On Thu, Jan 16, 2025 at 10:40:46AM +0000, Krzysztof Karas wrote:
> spin_lock/unlock() functions used in interrupt contexts could
> result in a deadlock, as seen in GitLab issue #13399:
> https://gitlab.freedesktop.org/drm/i915/kernel/-/issues/13399,

I moved this link in the tag sectoin as Closes:

> which occurs when interrupt comes in while holding a lock.
> 
> Try to remedy the problem by saving irq state before spin lock
> acquisition.
> 
> v2: add irqs' state save/restore calls to all locks/unlocks in
>  signal_irq_work() execution (Maciej)
> 
> v3: use with spin_lock_irqsave() in guc_lrc_desc_unpin() instead
>  of other lock/unlock calls and add Fixes and Cc tags (Tvrtko);
>  change title and commit message
> 
> Signed-off-by: Krzysztof Karas <krzysztof.karas@intel.com>
> Fixes: 2f2cc53b5fe7 ("drm/i915/guc: Close deregister-context race against CT-loss")

I moved Fixes: above your SoB.

> Cc: <stable@vger.kernel.org> # v6.9+

Anyway, good catch, but please, remember next time to relly add
in Cc the stable kernel mailing list, the guc guys in Cc for GuC
related patches and the author of the patch you are fixing.

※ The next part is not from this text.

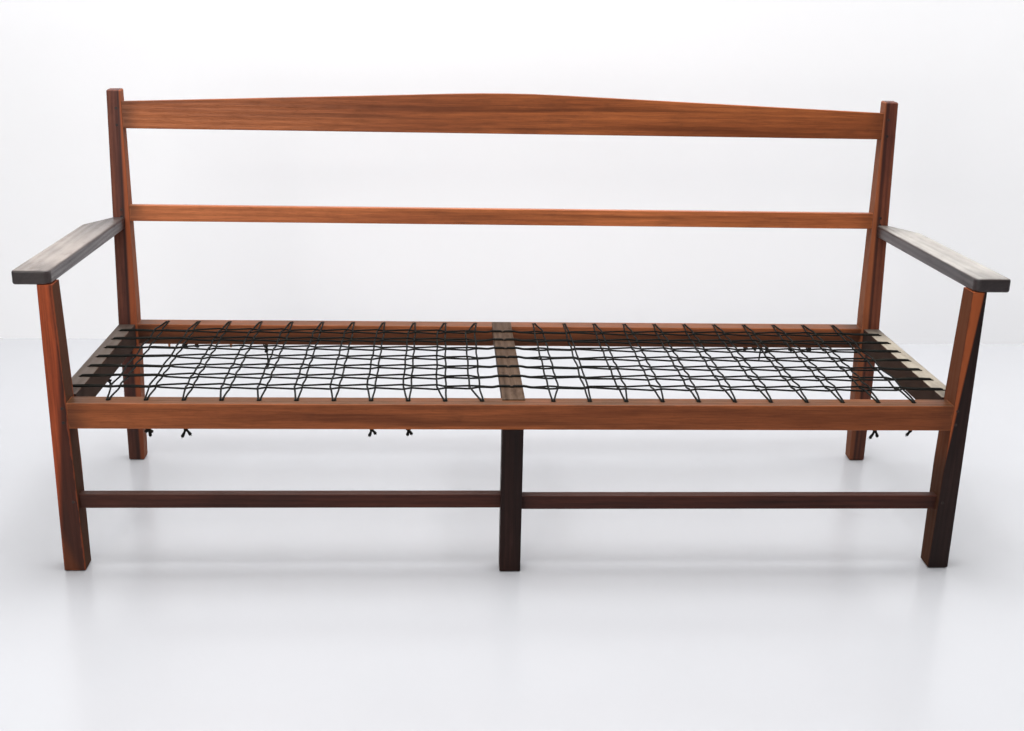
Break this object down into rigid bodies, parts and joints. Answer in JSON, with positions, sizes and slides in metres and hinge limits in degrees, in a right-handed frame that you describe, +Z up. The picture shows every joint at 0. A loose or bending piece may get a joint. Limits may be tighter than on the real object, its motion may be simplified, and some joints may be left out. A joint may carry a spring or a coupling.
{
  "type": "daybed",
  "caption": "Pegged hardwood daybed with a raked gabled back, flat arms and a seat of black cord laced through drilled rails and a centre board.",
  "frame": {"origin": "on the floor, under the middle of the daybed's outer box", "axes": "+X along the daybed, -Y towards its front, +Z up"},
  "size_m": [1.994, 0.6977, 0.9275],
  "materials": {
    "wood_rail": "oiled hardwood, orange brown with darker streaks, satin",
    "wood_crest": "oiled hardwood, orange brown with dark figure, satin",
    "wood_leg": "oiled hardwood, dark red brown, worn edges, satin",
    "wood_post": "oiled hardwood, two-tone purple brown and orange, satin",
    "wood_stretcher": "oiled hardwood, dark red brown, dull",
    "wood_arm": "oiled hardwood, purple brown with a pale worn top",
    "wood_side_rail": "hardwood with a worn greyish top and dark sides",
    "wood_board": "bare worn hardwood, pale pinkish taupe, dry",
    "wood_peg": "dark dowel end grain",
    "wood_plug": "fresh split softwood plug",
    "cord": "braided black cord, matt"
  },
  "bodies": {
    "root": {"front_leg_left": "wood_leg", "front_leg_right": "wood_leg", "rear_post_left": "wood_post", "rear_post_right": "wood_post", "middle_leg": "wood_leg", "front_seat_rail": "wood_rail", "rear_seat_rail": "wood_rail", "side_rail_left": "wood_side_rail", "side_rail_right": "wood_side_rail", "centre_board": "wood_board", "front_stretcher_left": "wood_stretcher", "front_stretcher_right": "wood_stretcher", "armrest_left": "wood_arm", "armrest_right": "wood_arm", "crest_rail": "wood_crest", "back_rail": "wood_crest", "front_rail_pegs": "wood_peg", "stretcher_pegs": "wood_peg", "side_rail_pegs": "wood_peg", "rear_rail_pegs": "wood_peg", "crest_rail_pegs": "wood_peg", "back_rail_pegs": "wood_peg", "cross_cord_left_first": "cord", "cross_cord_left_second": "cord", "cross_cord_right_first": "cord", "cross_cord_right_second": "cord", "long_cord_left_first": "cord", "long_cord_left_second": "cord", "long_cord_right_first": "cord", "long_cord_right_second": "cord", "cord_knots": "cord", "lacing_tail_left": "cord", "lacing_tail_right": "cord", "cord_plugs": "wood_plug"}
  },
  "joints": []
}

Reviewed and merged in drm-intel-gt-next.

Thanks,
Andi
diff mbox series

Patch

diff --git a/drivers/gpu/drm/i915/gt/uc/intel_guc_submission.c b/drivers/gpu/drm/i915/gt/uc/intel_guc_submission.c
index 12f1ba7ca9c1..29d9c81473cc 100644
--- a/drivers/gpu/drm/i915/gt/uc/intel_guc_submission.c
+++ b/drivers/gpu/drm/i915/gt/uc/intel_guc_submission.c
@@ -3433,10 +3433,10 @@  static inline int guc_lrc_desc_unpin(struct intel_context *ce)
 	 */
 	ret = deregister_context(ce, ce->guc_id.id);
 	if (ret) {
-		spin_lock(&ce->guc_state.lock);
+		spin_lock_irqsave(&ce->guc_state.lock, flags);
 		set_context_registered(ce);
 		clr_context_destroyed(ce);
-		spin_unlock(&ce->guc_state.lock);
+		spin_unlock_irqrestore(&ce->guc_state.lock, flags);
 		/*
 		 * As gt-pm is awake at function entry, intel_wakeref_put_async merely decrements
 		 * the wakeref immediately but per function spec usage call this after unlock.